Избирательная реформа чем-то напоминала чертика в табакерке. Всякий раз, когда приоткрывалась крышка — когда в обществе начинали происходить какие-то перемены, — чертик с ухмылкой выскакивал наружу и восклицал: «А вот и я!» Ожидание перемен обострилось, когда в марте 1866 года обанкротилась брокерская фирма Overend, Gurney and Company, что вызвало финансовую панику. Гладстону было поручено подготовить билль, но он колебался, не зная, какой курс выбрать. Джон Брайт писал ему: «У вас было три месяца на то, чтобы подготовить билль, который любой мало-мальски разбирающийся в предмете человек мог бы закончить за неделю». Наконец в марте 1866 года Гладстон обнародовал свои предложения, но они никому не понравились. На дебатах он держался неуверенно. К тому же его проект выглядел подозрительно вторичным. Номинальное большинство либералов рухнуло, и в июне правительство Рассела ушло в отставку. Некоторые члены его партии предлагали немедленно провести всеобщие выборы, но другие считали, что это неприемлемо. Таким образом, кабинет согласился на отставку без роспуска. Консерваторы взяли парламент без боя.
Голосование, обернувшееся поражением для правительства, скорее напоминало игру «ты — мне, я — тебе». К Дизраэли присоединилась группа либералов, непреклонно и почти инстинктивно противившихся парламентской реформе. Их называли (и в конце концов они сами приняли это название) адолламитами, в честь Адолламской пещеры, где Давид скрывался от Саула. Это была своего рода партия внутри партии.

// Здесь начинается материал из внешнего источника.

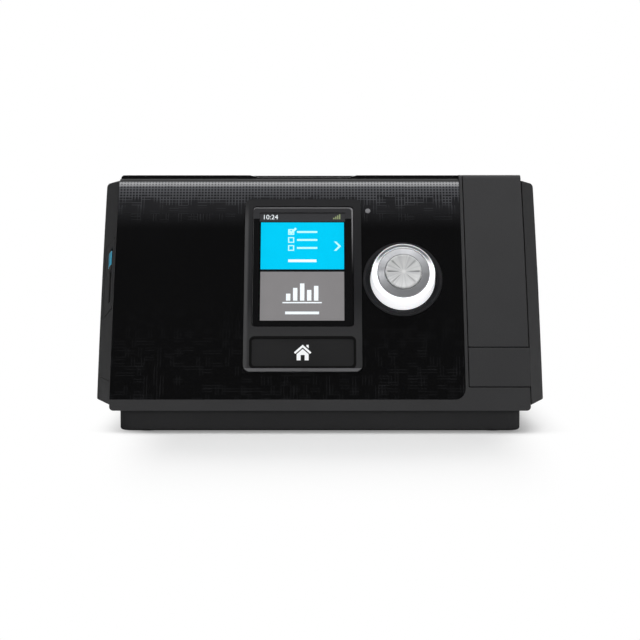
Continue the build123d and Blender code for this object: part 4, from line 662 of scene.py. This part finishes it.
def ring(x, y, size, line):
    inner = size - 2 * line
    return [rectangle(x, y, size, size), rectangle(x, y, inner, inner)[::-1]]


def glow(name, shade, strength=1.0):
    # backlit display: gives its own light, a little uneven over some 8 mm as a diffuser makes it
    material, tree, shader = newMaterial(
        name, Roughness=0.25, Emission_Strength=strength, Specular_IOR_Level=0.0,
        Base_Color=colour(shade, 0.2))
    place = addNode(tree, "TexCoord").outputs["Object"]
    patches = addNode(tree, "TexNoise", Vector=place, Scale=1 / (8 * mm), Detail=1.0)
    tint = addNode(tree, "Mix:RGBA", patches, colour(shade, 0.93), colour(shade))
    plug(tree, shader, Emission_Color=tint)
    return material


screen = {
    "x": -8.15, "z": 68.2, "rise": 7.2, "depth": -3.24,  # place of the picture on the leaning front
    "width": 38.5,
    "blue": (-1.2, 22.2), "grey": (-26.4, -2.4), "bar": (22.6, 28.6),  # low and high edges, up the slope
    "barExtra": 1.8,  # the bar is this much wider
}
screenPlace = frontPlace(screen["x"], screen["z"], screen["depth"]) @ Matrix.Translation(
    (0, screen["rise"] * mm, 0))
# lit layers of the display: plain even colours that stay bright in any light
blueGlow = glow("blueBacklight", "#00c8f2")
greyGlow = glow("greyBacklight", "#838182")
barGlow = glow("barBacklight", "#39393b")
whiteGlow = glow("whiteBacklight", "#f4fbff")
paleGlow = glow("paleBacklight", "#c4fbff")
dimGlow = glow("dimBacklight", "#8f9a72")


def onScreen(name, outlines, material, lift=0.0):
    place = screenPlace @ Matrix.Translation((0, 0, lift * mm))
    flatShape(name, outlines, material, "housing", place)


for name, key, extra, material in (
        ("blueTile", "blue", 0.0, blueGlow), ("greyTile", "grey", 0.0, greyGlow),
        ("statusBar", "bar", screen["barExtra"], barGlow)):
    low, high = screen[key]
    onScreen(name, [rectangle(0, (low + high) / 2, screen["width"] + extra, high - low)], material)

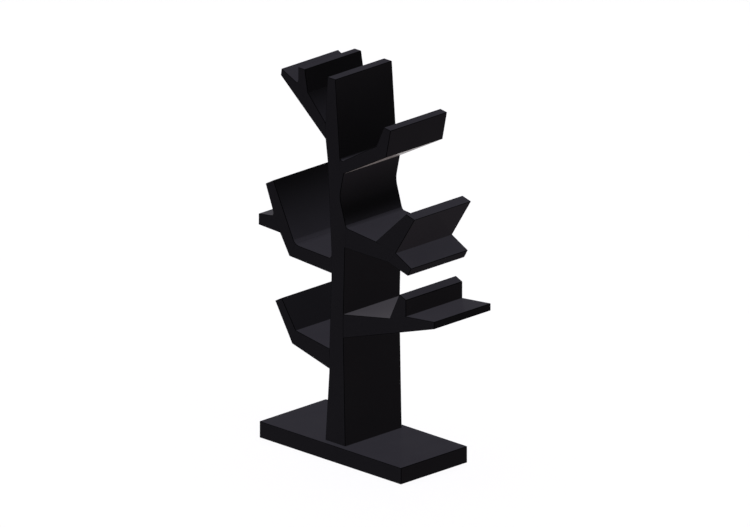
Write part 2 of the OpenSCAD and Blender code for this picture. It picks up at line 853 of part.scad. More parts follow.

Консерваторы, долгое время не занимавшие видных должностей, взяли власть, и публика в целом была уверена, что теперь ни о какой реформе не может быть и речи. Никто не рассчитывал на Бенджамина Дизраэли, который, однако, обладал почти сверхъестественной способностью предвидеть и даже формировать политическую погоду.
Правительство Рассела и Гладстона пало 18 июня, а еще через 9 дней около 10 000 протестующих собрались в центре Лондона с духовыми оркестрами и красными флагами, чтобы выразить протест против отказа от парламентской реформы. В числе прочего они выкрикивали лозунги «Гладстон и свобода!» и «Да здравствует Гладстон!». Было ясно, что именно с ним связаны все надежды и ожидания людей.
Массовые демонстрации продолжались в Гайд-парке, Виктория-парке и на Линкольнс-Инн-филдс. Марши прошли в Манчестере, Ливерпуле, Бирмингеме и других городах. Попытки полиции взять под контроль протестующих имели лишь частичный успех, и, конечно, кубок моральной победы достался в этом противостоянии тем, кто вышел на улицы. Они были ничуть не похожи на лондонских демонстрантов прежних времен. Бунт лорда Гордона остался далеким воспоминанием. Это были прилично одетые лондонцы, которые вели себя трезво и респектабельно. Самыми страшными последствиями марша стали несколько помятых цветов в Гайд-парке и пара сломанных оград. Мэтью Арнольд лично наблюдал за шествием с балкона на Бэйсуотер-роуд, и это вдохновило его написать эссе «Культура и анархия» (Culture and Anarchy; 1869). Однако новости, в которых анархия занимала гораздо больше места, чем культура, стремительно распространялись, вызывая ненужную панику. Если бы публика вспомнила, как мирно вели себя толпы в Гайд-парке во время Всемирной выставки, она могла бы вздохнуть свободнее. На этот раз порядок в шеренгах демонстрантов поддерживали бывшие сержанты строевой подготовки. Некоторые протестующие даже были в цилиндрах. Они требовали ввести общее избирательное право для мужчин или дать право голоса домовладельцам и квартиронанимателям — что совсем не подразумевало демократии для всех. Это были старые меры, впервые предложенные еще полвека назад. В действительности они были напрямую связаны с правом собственности, в частности с домовладением, и направлены на расширение участия имущих классов в управлении страной. Женщины, бедняки и бродяги безоговорочно исключались из этого процесса. Спокойные, хорошо организованные марши и взвешенные речи в поддержку парламентской реформы произвели большое впечатление на Гладстона, — он окончательно убедился в том, что время реформы пришло. Парадокс заключался в том, что именно из-за реформы он потерпел поражение в парламенте и лишился должности.
Граф Дерби, в свою очередь, считал, что пришло время консерваторов. За его плечом стоял главный манипулятор того времени, Бенджамин Дизраэли. То было третье консервативное правительство меньшинства под началом Дерби, но, как он сообщил коллегам из палаты лордов, он «не намеревался в третий раз служить временной затычкой до тех пор, пока Либеральная партия не соблаговолит уладить свои разногласия». Каким-то почти волшебным образом он намеревался превратить свое меньшинство в большинство и разработать программу реформы, способную привлечь массу сторонников.